We got a waste disposal unit fitting on the boat. The dude who fitted it unwisely demonstrated that the unit was so powerful he could toss a quarter in it. “It eats quarters!”
So we had a party on board that night, got a little overzealous with the “eats quarters” demonstration, fed copious amounts of quarters to the unit and guess what? Broke it!
Dude comes back the next day - aghast that the unit had malfunctioned, discovers the shrapnel. But, but you SAID we could feed it quarters! In fact you started it. :smack:
I had the same double-gasket problem (I was a high school kid at the time) only it didn’t end so well. Oil light came on as I was going up a steep hill, by the time I got to a safe place to stop, it had lost a lot of oil. They sent a guy out to fill it back up, but a day or two later the engine seized. To their credit, they cut me a check for a couple grand to replace the engine (this was a 4-cyl Ford Ranger from the late 80s, and was about 8 years old at the time).
Instead of doing it their way, I bought a '66 Ford Fairlane and an engine swap kit and put the 289 V8 in the Ranger. That thing was fun…scary at times, but fun.
That was about the time I stopped paying people to change my oil…bad news.
Sometimes the best tool for the job is a checkbook. My husband grew up in Detroit and his first job after graduation was in an auto parts store. He worked on all kinds of vehicles in his youth. Now he doesn’t want to. I was a member of a flying club, and I used to change the oil on the airplanes, and I’ve helped do it on various powered yard equipment - mowers, tillers, etc.
But the novelty wore thin pretty fast and we make enough money that we can afford to pay someone else. We’re also fortunate to have a great shop nearby with mechanics we trust. Frankly, I’m glad to do my little part to keep someone else employed.
I can afford to pay someone else…in fact, I don’t usually save a whole lot of money doing it myself. But I do know that the right oil was put in, that the filter was definitely changed, that the right amount of oil was put in, that the old filter gasket wasn’t left on the block, that the car was started and checked for leaks before being driven, etc.
It’s not about novelty or money, it’s about knowing that the job was done correctly.
Note: I’m certainly not saying that you don’t care about this stuff, and I know that you find your shop to be trustworthy, but I’m just explaining why I do it.
Oh, you’re one of those car people, aren’t you, insulted that anyone would get behind the wheel if they can’t build a working engine from random bits of scrap metal, blindfolded. There are some people to whom a car is a thing to make them be there and not here.
I am happy to let someone else change my oil, especially since I take synthetic. I mean, that’s why I make money. So someone else can take care of these things and I have more time for fun. Cause oil changes are not fun.
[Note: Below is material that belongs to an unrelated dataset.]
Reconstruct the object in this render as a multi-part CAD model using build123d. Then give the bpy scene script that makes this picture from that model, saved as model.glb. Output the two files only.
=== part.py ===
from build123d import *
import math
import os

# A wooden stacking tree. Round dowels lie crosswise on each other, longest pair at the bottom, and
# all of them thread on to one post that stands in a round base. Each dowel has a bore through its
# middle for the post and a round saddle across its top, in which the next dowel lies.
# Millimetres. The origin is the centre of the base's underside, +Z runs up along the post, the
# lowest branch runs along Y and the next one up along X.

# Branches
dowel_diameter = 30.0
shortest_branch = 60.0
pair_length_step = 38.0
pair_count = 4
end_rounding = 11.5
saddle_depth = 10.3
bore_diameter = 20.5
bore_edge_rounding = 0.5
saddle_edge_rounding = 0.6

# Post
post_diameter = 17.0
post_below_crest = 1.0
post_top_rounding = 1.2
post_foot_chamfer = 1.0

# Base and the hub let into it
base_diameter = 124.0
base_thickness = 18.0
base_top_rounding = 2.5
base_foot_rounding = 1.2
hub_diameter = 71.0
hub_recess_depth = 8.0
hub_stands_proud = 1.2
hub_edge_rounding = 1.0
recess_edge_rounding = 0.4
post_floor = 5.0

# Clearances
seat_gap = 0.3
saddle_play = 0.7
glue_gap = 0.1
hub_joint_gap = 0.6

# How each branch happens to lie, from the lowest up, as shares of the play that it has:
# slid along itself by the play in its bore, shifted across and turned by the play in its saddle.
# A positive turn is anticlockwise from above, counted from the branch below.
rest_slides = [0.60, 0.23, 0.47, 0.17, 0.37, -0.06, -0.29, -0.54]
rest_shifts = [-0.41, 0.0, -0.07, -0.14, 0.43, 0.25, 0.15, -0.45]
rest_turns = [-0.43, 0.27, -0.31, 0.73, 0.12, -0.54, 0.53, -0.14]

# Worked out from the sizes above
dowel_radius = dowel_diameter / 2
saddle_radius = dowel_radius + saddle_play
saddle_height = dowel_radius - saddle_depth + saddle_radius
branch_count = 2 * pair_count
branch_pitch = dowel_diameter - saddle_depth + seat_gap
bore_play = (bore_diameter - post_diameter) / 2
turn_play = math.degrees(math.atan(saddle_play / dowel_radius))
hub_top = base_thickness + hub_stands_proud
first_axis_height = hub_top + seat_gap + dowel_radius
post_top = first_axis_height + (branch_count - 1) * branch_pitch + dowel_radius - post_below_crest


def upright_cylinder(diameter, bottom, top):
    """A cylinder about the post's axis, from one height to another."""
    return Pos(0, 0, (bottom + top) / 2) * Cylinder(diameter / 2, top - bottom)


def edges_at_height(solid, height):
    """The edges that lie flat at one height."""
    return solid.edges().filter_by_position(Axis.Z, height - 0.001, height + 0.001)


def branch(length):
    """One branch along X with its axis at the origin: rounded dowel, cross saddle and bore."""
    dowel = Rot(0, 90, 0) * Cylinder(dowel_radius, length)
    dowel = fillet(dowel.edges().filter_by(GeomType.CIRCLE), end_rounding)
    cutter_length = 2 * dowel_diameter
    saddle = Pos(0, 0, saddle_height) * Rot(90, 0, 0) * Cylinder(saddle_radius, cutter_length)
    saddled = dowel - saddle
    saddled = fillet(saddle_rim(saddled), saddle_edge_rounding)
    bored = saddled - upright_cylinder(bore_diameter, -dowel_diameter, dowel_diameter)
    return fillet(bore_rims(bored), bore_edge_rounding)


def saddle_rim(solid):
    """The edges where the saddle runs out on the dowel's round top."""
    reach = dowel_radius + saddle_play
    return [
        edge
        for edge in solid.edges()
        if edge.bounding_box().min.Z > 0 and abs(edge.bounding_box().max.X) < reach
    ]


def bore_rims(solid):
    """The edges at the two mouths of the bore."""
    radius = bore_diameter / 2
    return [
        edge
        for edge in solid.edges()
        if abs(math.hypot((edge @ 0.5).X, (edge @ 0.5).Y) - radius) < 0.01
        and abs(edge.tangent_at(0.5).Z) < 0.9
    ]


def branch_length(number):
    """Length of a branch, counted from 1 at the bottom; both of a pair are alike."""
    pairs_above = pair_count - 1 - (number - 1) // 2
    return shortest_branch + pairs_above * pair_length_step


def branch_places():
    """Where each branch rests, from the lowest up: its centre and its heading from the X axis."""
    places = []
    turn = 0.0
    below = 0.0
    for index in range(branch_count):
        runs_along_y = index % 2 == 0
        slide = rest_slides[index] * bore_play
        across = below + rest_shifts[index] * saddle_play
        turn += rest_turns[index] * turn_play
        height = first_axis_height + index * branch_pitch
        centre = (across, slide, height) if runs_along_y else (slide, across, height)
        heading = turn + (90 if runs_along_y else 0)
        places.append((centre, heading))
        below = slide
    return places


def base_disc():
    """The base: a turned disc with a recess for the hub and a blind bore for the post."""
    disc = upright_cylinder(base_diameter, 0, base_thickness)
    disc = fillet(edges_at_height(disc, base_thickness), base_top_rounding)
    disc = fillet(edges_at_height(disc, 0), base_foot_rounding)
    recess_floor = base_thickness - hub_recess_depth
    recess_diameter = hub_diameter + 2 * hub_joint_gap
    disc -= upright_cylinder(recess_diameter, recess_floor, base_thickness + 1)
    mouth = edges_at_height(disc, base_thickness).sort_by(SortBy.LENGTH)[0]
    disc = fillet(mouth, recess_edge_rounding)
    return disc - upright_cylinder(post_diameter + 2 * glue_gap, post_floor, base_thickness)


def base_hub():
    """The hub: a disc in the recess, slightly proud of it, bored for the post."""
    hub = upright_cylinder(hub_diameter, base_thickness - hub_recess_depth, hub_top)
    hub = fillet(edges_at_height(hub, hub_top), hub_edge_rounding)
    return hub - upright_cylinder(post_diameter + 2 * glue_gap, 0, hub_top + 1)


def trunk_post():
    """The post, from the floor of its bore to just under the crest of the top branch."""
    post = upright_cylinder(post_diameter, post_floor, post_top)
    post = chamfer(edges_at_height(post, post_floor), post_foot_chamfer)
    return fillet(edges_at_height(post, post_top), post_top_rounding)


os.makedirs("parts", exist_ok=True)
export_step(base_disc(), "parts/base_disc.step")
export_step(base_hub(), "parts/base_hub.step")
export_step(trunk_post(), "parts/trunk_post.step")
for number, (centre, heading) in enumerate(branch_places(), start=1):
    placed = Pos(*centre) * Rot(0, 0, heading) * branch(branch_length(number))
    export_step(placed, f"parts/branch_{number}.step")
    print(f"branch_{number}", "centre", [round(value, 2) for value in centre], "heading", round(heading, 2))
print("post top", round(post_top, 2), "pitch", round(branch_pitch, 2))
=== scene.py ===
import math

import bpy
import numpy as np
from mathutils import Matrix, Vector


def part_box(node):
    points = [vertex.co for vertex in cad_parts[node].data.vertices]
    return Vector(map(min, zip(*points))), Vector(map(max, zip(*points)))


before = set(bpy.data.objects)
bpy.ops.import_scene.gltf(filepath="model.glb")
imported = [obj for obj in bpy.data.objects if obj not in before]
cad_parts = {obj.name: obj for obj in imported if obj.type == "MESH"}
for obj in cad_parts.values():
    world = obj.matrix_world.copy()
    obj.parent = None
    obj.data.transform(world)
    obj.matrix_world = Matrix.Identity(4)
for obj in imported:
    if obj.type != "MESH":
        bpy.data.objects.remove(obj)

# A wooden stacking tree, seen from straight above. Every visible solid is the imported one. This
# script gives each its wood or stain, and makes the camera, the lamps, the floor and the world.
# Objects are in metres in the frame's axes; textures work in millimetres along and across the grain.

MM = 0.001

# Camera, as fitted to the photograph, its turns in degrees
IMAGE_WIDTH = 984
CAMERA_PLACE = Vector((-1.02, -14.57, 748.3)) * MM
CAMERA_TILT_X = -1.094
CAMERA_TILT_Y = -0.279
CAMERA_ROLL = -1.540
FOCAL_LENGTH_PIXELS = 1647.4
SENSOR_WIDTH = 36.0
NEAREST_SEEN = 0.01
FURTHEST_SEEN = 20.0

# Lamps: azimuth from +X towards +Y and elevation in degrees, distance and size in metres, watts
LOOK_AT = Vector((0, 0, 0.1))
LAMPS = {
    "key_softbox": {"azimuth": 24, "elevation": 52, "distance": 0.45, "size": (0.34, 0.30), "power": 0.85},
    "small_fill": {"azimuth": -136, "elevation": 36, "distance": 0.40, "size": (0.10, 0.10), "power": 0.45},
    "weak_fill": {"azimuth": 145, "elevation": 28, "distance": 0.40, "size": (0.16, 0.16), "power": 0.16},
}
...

I get my oil changed at a local shop, it’s worth it to have a nice business relationship with a guy who is going to be my go to person in a tough spot. He treats me fairly, I make sure to throw some regular business his way.
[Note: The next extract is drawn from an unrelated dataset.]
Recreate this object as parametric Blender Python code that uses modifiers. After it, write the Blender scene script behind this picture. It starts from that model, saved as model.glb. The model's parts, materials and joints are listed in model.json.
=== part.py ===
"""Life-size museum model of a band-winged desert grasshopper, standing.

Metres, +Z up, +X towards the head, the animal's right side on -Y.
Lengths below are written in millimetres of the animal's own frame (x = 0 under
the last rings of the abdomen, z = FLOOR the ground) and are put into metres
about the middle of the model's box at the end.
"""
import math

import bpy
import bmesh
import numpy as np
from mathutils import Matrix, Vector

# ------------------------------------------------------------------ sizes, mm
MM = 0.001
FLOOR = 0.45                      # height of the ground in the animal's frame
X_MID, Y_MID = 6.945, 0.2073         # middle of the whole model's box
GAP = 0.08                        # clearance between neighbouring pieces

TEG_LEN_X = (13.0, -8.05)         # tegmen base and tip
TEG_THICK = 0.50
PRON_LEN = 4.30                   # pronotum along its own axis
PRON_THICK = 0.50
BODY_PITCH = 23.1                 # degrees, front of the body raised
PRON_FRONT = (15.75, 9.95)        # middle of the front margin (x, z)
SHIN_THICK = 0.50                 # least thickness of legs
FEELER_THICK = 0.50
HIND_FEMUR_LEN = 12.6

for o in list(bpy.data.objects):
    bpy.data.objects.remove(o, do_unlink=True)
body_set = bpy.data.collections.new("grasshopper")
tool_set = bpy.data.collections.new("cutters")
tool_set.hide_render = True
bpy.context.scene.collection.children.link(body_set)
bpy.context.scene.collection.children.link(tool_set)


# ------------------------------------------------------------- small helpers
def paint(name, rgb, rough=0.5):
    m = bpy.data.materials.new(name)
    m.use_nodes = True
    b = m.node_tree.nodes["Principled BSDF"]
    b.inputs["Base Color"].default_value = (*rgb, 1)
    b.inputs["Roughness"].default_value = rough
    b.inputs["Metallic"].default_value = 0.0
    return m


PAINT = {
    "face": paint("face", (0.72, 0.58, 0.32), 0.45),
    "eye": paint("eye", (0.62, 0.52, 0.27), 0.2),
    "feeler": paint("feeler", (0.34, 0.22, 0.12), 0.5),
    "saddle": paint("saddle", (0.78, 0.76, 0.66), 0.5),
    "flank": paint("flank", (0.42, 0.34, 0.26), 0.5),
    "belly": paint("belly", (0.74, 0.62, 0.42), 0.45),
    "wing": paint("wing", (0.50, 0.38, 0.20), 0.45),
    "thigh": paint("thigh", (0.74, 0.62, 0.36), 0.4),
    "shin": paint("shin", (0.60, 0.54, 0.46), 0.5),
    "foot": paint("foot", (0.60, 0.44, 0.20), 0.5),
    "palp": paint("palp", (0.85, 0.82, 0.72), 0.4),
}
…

My clueless professionals were lead abatement contractors. Their job was to remove, de-lead and re-install my windows. These are original double hung windows, with the ropes and sash weights. Every single window had one or another stupid mistake that prevented proper operation. They used mismatched ropes, attached the ropes too high on the window frame, didn’t tie the ropes securely to the weights, mixed up which sash went in which window opening. They had to send out a guy to work for a whole week just to get them properly operating. I still wound up deciding to remove, clean and re-install every stupid window to make sure they all worked the right way instead of “technically they open and close”.
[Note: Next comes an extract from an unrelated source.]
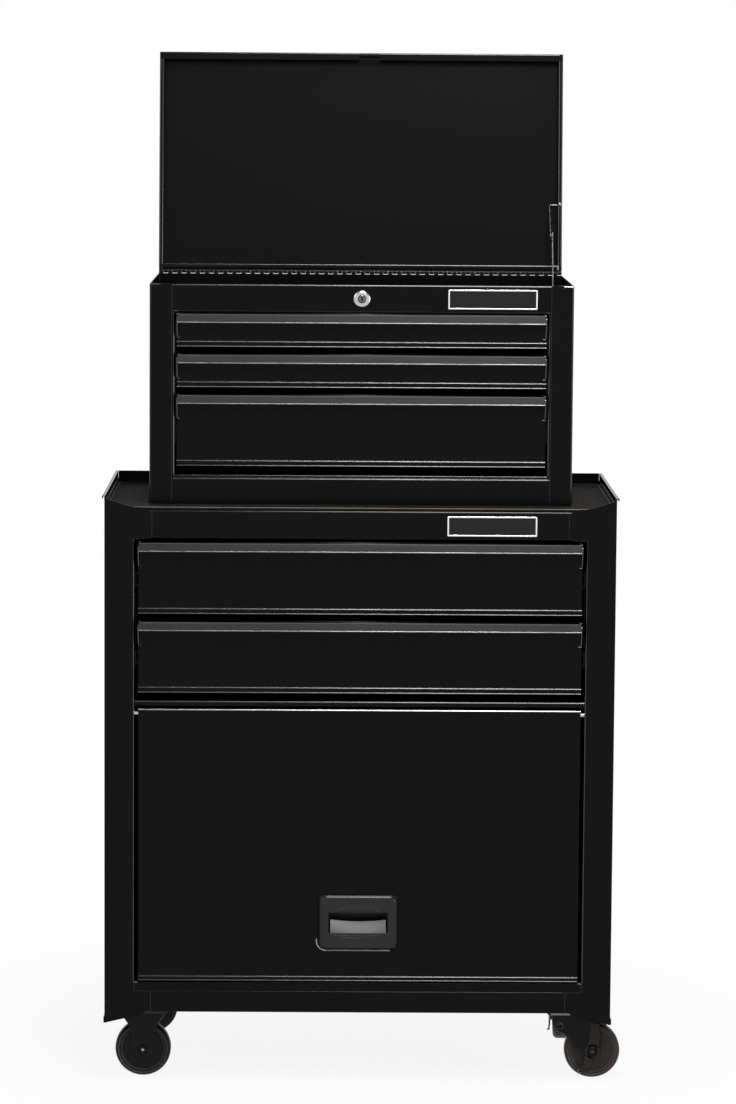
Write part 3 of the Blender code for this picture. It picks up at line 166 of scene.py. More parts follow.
def rounded(path: Path, radius: float, closed: bool = False, steps: int = ROUND_STEPS) -> Path:
    """A path with its corners rounded.

    Args:
        path: its points.
        radius: radius of the corners; a corner between short runs gets less.
        closed: whether the last point joins the first.
        steps: chords of each corner.

    Returns:
        The rounded path.
    """
    count = len(path)
    out: Path = []
    for i, here in enumerate(path):
        if not closed and i in (0, count - 1):
            out.append(here)
            continue
        at = Vector(here)
        before = Vector(path[i - 1]) - at
        after = Vector(path[(i + 1) % count]) - at
        limit = 0.49 * min(before.length, after.length)
        before.normalize()
        after.normalize()
        angle = before.angle(after, math.pi)
        if angle > math.pi - 0.02 or angle < 0.02:
            out.append(here)
            continue
        reach = min(radius / math.tan(angle / 2), limit)
        size = reach * math.tan(angle / 2)
        middle = at + (before + after).normalized() * (size / math.sin(angle / 2))
        first = at + before * reach - middle
        last = at + after * reach - middle
        sweep = math.atan2(first.x * last.y - first.y * last.x, first.dot(last))
        for k in range(steps + 1):
            turn = sweep * k / steps
            x = first.x * math.cos(turn) - first.y * math.sin(turn)
            y = first.x * math.sin(turn) + first.y * math.cos(turn)
            out.append((middle.x + x, middle.y + y))
    return out


def rectangle(u0: float, u1: float, v0: float, v1: float, radius: float = 0.0) -> Path:
    """Outline of a rectangle, with round corners if a radius is given.

    Args:
        u0: left side.
        u1: right side.
        v0: lower side.
        v1: upper side.
        radius: radius of its corners.

    Returns:
        The outline.
    """
    corners = [(u0, v0), (u1, v0), (u1, v1), (u0, v1)]
    return rounded(corners, radius, True) if radius else corners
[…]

Why would you let the engine cool down? The old oil flows out so much easier when hot. I always took the car for a run to make it hot before doing an oil change.
I’ve never had to put a car I owned on ramps to do an oil change.
Takes 15 minutes of my life and save the money that I can use better than some garage owner.
The old oil goes into the same container I buy the new oil in, and it can be dropped off at a convenient time when passing a disposal point.
You have a dealer? LOL. I’ve never bought a new car in my life. I prefer other people to deal with the problems first.
<as well as clueless.>
A clueless person to me is someone that pays money to someone else to do something that they could easily do themselves.
Well obviously I’m not including people that have a valid reason for not doing it themselves. I don’t think the readers are so dim that they would take me literally.
How many paraplegics do you know? The ones I met would be able to do an oil change as well as I.
Oil changes can be done one handed.
Little 85 year old people scare me when they drive. I was very relieved when my mother stopped driving, and she didn’t make it to 85.
I feel sorry for people that live somewhere they can’t work on their own car- I certainly wouldn’t. Good place to own a garage, I guess.
Used oil is stored in the same container the new oil came in, and sits in the boot till it can be disposed of.
Saying that women can’t change oil is pretty sexist.
One of those car people who’s clearly never lived in an apartment in the city. You know where people put their cars here? They park them on the street. There’s no garages, no place to store anything as large as a pair of car ramps. (And dude, when I had a car… Prizms are damn low to the ground.) And you’d have no place to change the oil except in the middle of the street, which would be frowned upon by your neighbors and the local authority figures, too.
An oil change doesn’t cost that much more than the oil and parts. Plus you don’t have to pay for and store the ramps.
Lots of people live in cities. Millions of 'em, even.
The life of a robot never is
I really enjoyed it when my male obstetrician told me that I, pregnant with my third child, couldn’t possibly be feeling the baby moving in the fourth month, as it was way too early. That I must be mistaken about that sensation. And his experience in that area was more informed than mine - how, exactly???
I think my eye-roll clued him in a bit that he had no idea what he was talking about.